Generalized Hasimoto Transform, Binormal Flow and Quantized Vortices

A quantized vortex is a topological object central to the study of quantum liquids. Current models of vortex dynamics are motivated by the nonlinear Schr\"odingier equation and porting techniques from classical vortices. Self induction of classical vorticity ideally localized to a space curve asserts that a curved vortex filament propagates at a speed proportional to its curvature, $|\textbf{v}|\propto\kappa$, in the binormal direction of the Frenet frame, $\hat{\textbf{b}}$. Interestingly, this autonomous dynamic can be mapped into the space of solutions to a cubic focusing nonlinear Schr\"odinger equation, $i\psi_{t}+\psi_{ss}+\frac{1}{2}|\psi|^{2}\psi=0$, where $\psi$ is a plane-wave defined by curvature and torsion of the vortex filament, $\psi=\kappa\exp[i\int ds\tau]$. Using these two results, one can define a vortex configuration, within superfluid helium or a Bose-Einstein condensate, and prescribe a binormal evolution.

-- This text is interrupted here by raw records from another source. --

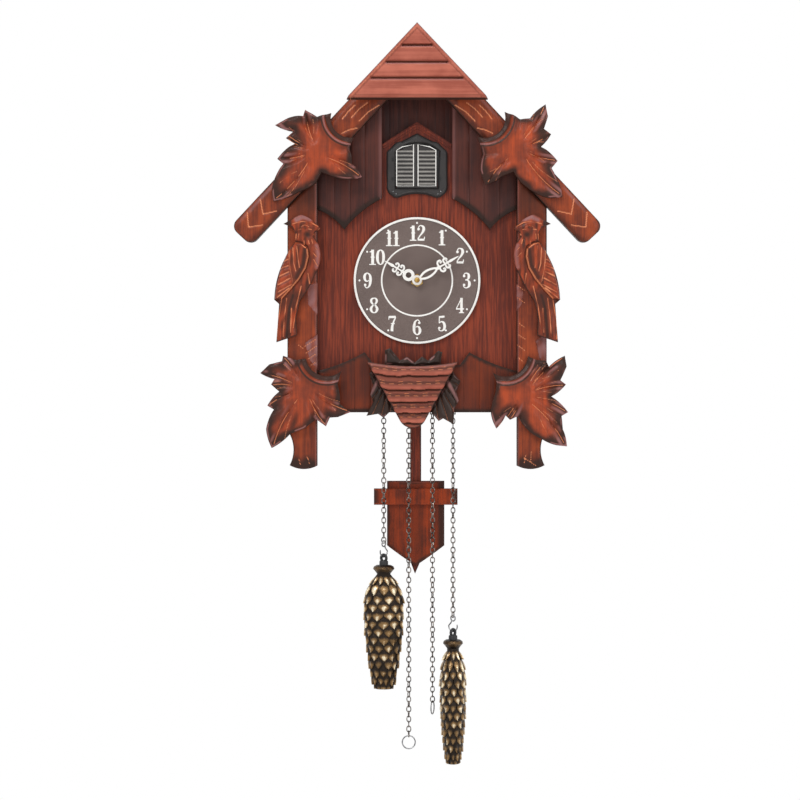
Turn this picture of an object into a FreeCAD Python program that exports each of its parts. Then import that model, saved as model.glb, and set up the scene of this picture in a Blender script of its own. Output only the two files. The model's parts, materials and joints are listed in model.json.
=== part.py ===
# A carved, chalet-style wall clock with a quartz movement, a swinging pendulum, two cone weights on
# chains and a cuckoo behind louvred shutters.
#
# Frame: millimetres, +Z up, +X to the right of someone who faces the clock, -Y out of the wall.
# The origin is the centre of the keyhole that hangs the clock, in the plane of the wall.
# A "depth" below is the distance that a face stands out from the wall, so it lies at y = -depth.

import FreeCAD, Part
import math
import os

import Sketcher

V = FreeCAD.Vector

SIZES = {
    # case
    "case_half_width": 108, "case_wall": 8, "case_depth": 84, "back_thick": 4,
    "floor_top_z": -256, "floor_thick": 6,
    "roof_slope_deg": 47, "ridge_z": 88.9, "roof_thick": 8, "roof_reach": 158,
    # front board and what is glued on it
    "board_thick": 8, "board_bottom_z": -267.2, "opening_half_width": 32.5,
    "vee_peak_z": 2.5, "vee_shoulder_z": -18, "gable_thick": 6,
    "overlay_thick": 6, "panel_side_z": -79, "panel_point_z": -97.5, "panel_inner_z": -68.7,
    "lower_peak_z": -211.5, "lower_side_z": -228.8, "lower_peak_x": 48.5,
    "post_inset": 15.7, "post_width": 27.4, "post_thick": 14, "foot_z": -318,
    "rafter_width": 26, "rafter_thick": 12, "rafter_reach": 172.2, "rafter_end_round": 8,
    "cap_half_width": 64.5, "cap_apex_z": 91.5, "cap_base_z": 19, "cap_thick": 7,
    "cap_lean": 23, "cap_border": 6, "cap_groove": 1.4,
    "leaf_height": 86, "leaf_thick": 11, "upper_leaf_x": 96, "lower_leaf_z": -256,
    "bird_height": 117.5, "bird_z": -147.5, "bird_thick": 9, "wing_thick": 4,
    # apron bracket under the dial
    "bracket_x": -4.3, "bracket_half_width": 41.7, "bracket_top_z": -220.5, "bracket_dip": 4,
    "bracket_base_z": -280.6, "bracket_thick": 14, "bracket_step": 3, "crest_thick": 8,
    # dial and hands
    "dial_z": -144.9, "dial_radius": 58.7, "dial_thick": 3,
    "arbor_radius": 1.6, "tube_radius": 2.6, "bush_radius": 4, "running_gap": 0.06, "nut_thick": 1.8,
    "hand_thick": 0.8, "hour_hand_lift": 4, "minute_hand_lift": 6.6,
    "hour_hand_reach": 35.5, "minute_hand_reach": 44.5,
    # door and cuckoo
    "surround_half_width": 28.3, "surround_peak_z": -8.3, "surround_thick": 4,
    "door_half_width": 20, "door_base_z": -59.6, "door_side_z": -25, "door_top_z": -17.4,
    "shutter_thick": 2, "shelf_top_z": -58, "shelf_length": 60, "slider_length": 46,
    # movement
    "movement_width": 56, "movement_thick": 16, "battery_radius": 7.1, "battery_length": 49,
    "knob_radius": 7, "hatch_half_width": 33, "hatch_half_height": 31, "hatch_thick": 3,
    "speaker_inset": 46, "speaker_z": -215, "speaker_radius": 22,
    # pendulum
    "pendulum_x": -1, "pivot_z": -186, "pivot_radius": 1.2, "rod_width": 10.4, "rod_thick": 4,
    "rod_inset": 26, "rod_base_z": -420, "bob_half_width": 27, "bob_top_z": -332,
    "bob_height": 80, "bob_thick": 5,
    "bar_drop": 7, "bar_half_width": 39.3, "bar_height": 15.3, "bar_thick": 5,
    # chains and weights
    "chain_inset": 7, "eye_drop": 4, "left_chain_x": -31, "left_pull_x": -7.6,
    "right_pull_x": 14.6, "right_chain_x": 33.8, "link_length": 6.7, "link_width": 4.9, "link_wire": 0.95,
    "link_play": 0.15, "left_links": 26, "left_pull_links": 65, "right_pull_links": 58,
    "right_links": 41, "hook_wire": 1, "ring_radius": 6.2, "ring_wire": 1.2,
    "cone_length": 117, "cone_half_width": 20.2, "cone_half_depth": 13.4,
    # hanger
    "hanger_thick": 1.5, "keyhole_radius": 4.5, "keyhole_slot": 2,
    "seat_gap": 0.2, "move_gap": 0.4,
}

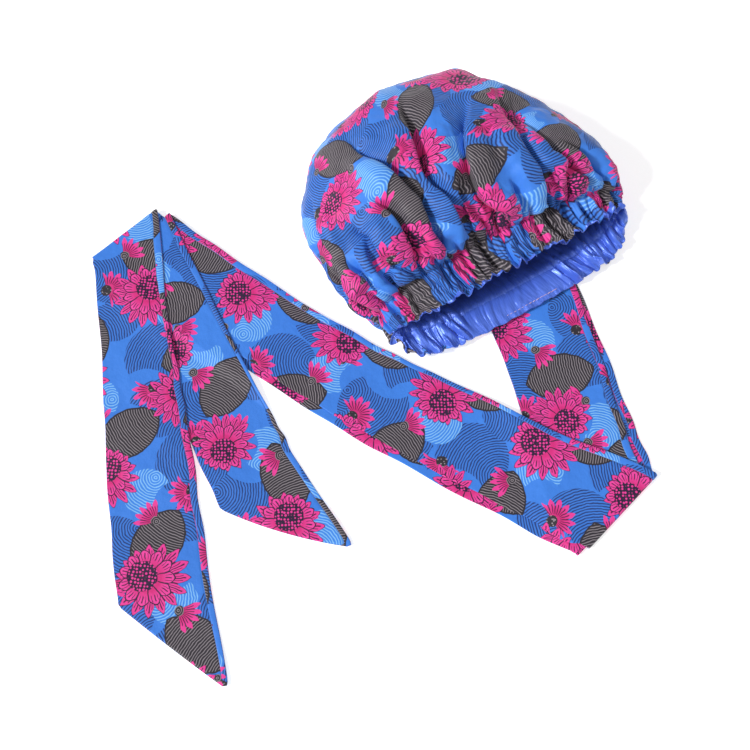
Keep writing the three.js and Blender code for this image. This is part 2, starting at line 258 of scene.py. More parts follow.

In general, however, binormal flow depends nonlinearly on local curvature and maps to a class of nonlinear integro-differential Schr\"odinger equations. In this talk we discuss how system size affects higher-order nonlinearity and filament geometry which is applicable to theoretical and numerical investigations of vortex dominated quantum hydrodynamics.